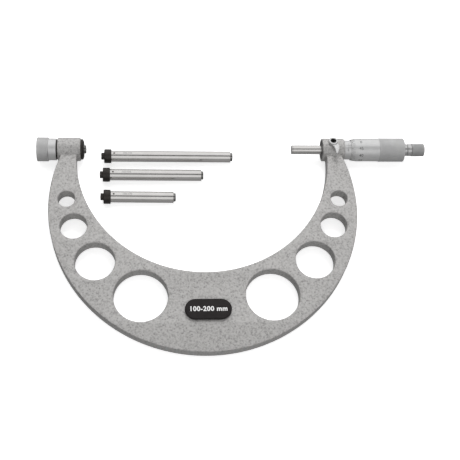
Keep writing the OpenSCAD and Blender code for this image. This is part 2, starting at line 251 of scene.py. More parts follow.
def bump(tree, shader, height, strength, distance):
    """Adds a bump on top of the shader's present normal."""
    node = tree.nodes.new("ShaderNodeBump")
    node.inputs["Strength"].default_value = strength
    node.inputs["Distance"].default_value = distance
    tree.links.new(height, node.inputs["Height"])
    present = shader.inputs["Normal"].links
    if present:
        tree.links.new(present[0].from_socket, node.inputs["Normal"])
    tree.links.new(node.outputs["Normal"], shader.inputs["Normal"])


def surface(tree, shader, texture, stops, wear, rough_low, rough_high):
    """Base colour by one texture and roughness by another."""
    tree.links.new(ramp(tree, texture, stops), shader.inputs["Base Color"])
    tree.links.new(spread(tree, wear, rough_low, rough_high), shader.inputs["Roughness"])


def grey(value, warm=0.0):
    """A grey, tinted towards yellow by a share of its brightness."""
    return (value * (1 + warm), value, value * (1 - warm))


def hammertone_paint():
    """Grey hammer finish: lighter swollen cells between darker dimples, over a slight speckle."""
    material, tree, shader, place = node_material("hammertone_paint")
    wander = noise(tree, place, 420, detail=2)
    offset = tree.nodes.new("ShaderNodeVectorMath")
    offset.operation = "MULTIPLY_ADD"
    tree.links.new(wander, offset.inputs[0])
    offset.inputs[1].default_value = (0.0016, 0.0016, 0.0016)
    tree.links.new(place, offset.inputs[2])
    cell = cells(tree, offset.outputs[0], 600)
    blotch = noise(tree, place, 620, detail=3, roughness=0.7)
    mixed = tree.nodes.new("ShaderNodeMath")
    mixed.operation = "MULTIPLY_ADD"
    tree.links.new(cell, mixed.inputs[0])
    mixed.inputs[1].default_value = 0.35
    tree.links.new(blotch, mixed.inputs[2])
    tones = [(0.46, grey(0.245, 0.02)), (0.60, grey(0.37, 0.02)), (0.76, grey(0.46, 0.018))]
    surface(tree, shader, mixed.outputs[0], tones, blotch, 0.34, 0.56)
    shader.inputs["Metallic"].default_value = 0.25
    shader.inputs["Coat Weight"].default_value = 0.25
    shader.inputs["Coat Roughness"].default_value = 0.25
    bump(tree, shader, mixed.outputs[0], 0.4, 0.0003)
    bump(tree, shader, cell, 0.3, 0.0003)
    return material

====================

Task ▸ Restate, word for word and with nothing added, the lines from the first line of the listing through the one where "return (value *" stands.

The completed task ▸
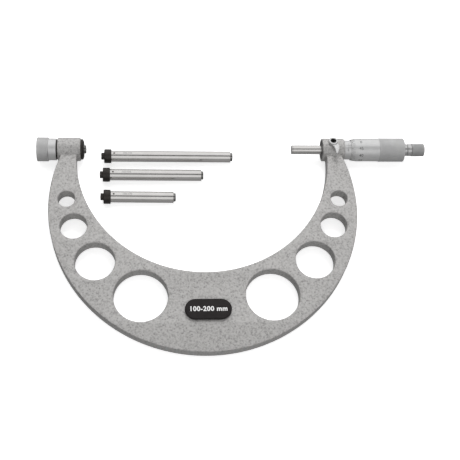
Keep writing the OpenSCAD and Blender code for this image. This is part 2, starting at line 251 of scene.py. More parts follow.
def bump(tree, shader, height, strength, distance):
    """Adds a bump on top of the shader's present normal."""
    node = tree.nodes.new("ShaderNodeBump")
    node.inputs["Strength"].default_value = strength
    node.inputs["Distance"].default_value = distance
    tree.links.new(height, node.inputs["Height"])
    present = shader.inputs["Normal"].links
    if present:
        tree.links.new(present[0].from_socket, node.inputs["Normal"])
    tree.links.new(node.outputs["Normal"], shader.inputs["Normal"])


def surface(tree, shader, texture, stops, wear, rough_low, rough_high):
    """Base colour by one texture and roughness by another."""
    tree.links.new(ramp(tree, texture, stops), shader.inputs["Base Color"])
    tree.links.new(spread(tree, wear, rough_low, rough_high), shader.inputs["Roughness"])


def grey(value, warm=0.0):
    """A grey, tinted towards yellow by a share of its brightness."""
    return (value * (1 + warm), value, value * (1 - warm))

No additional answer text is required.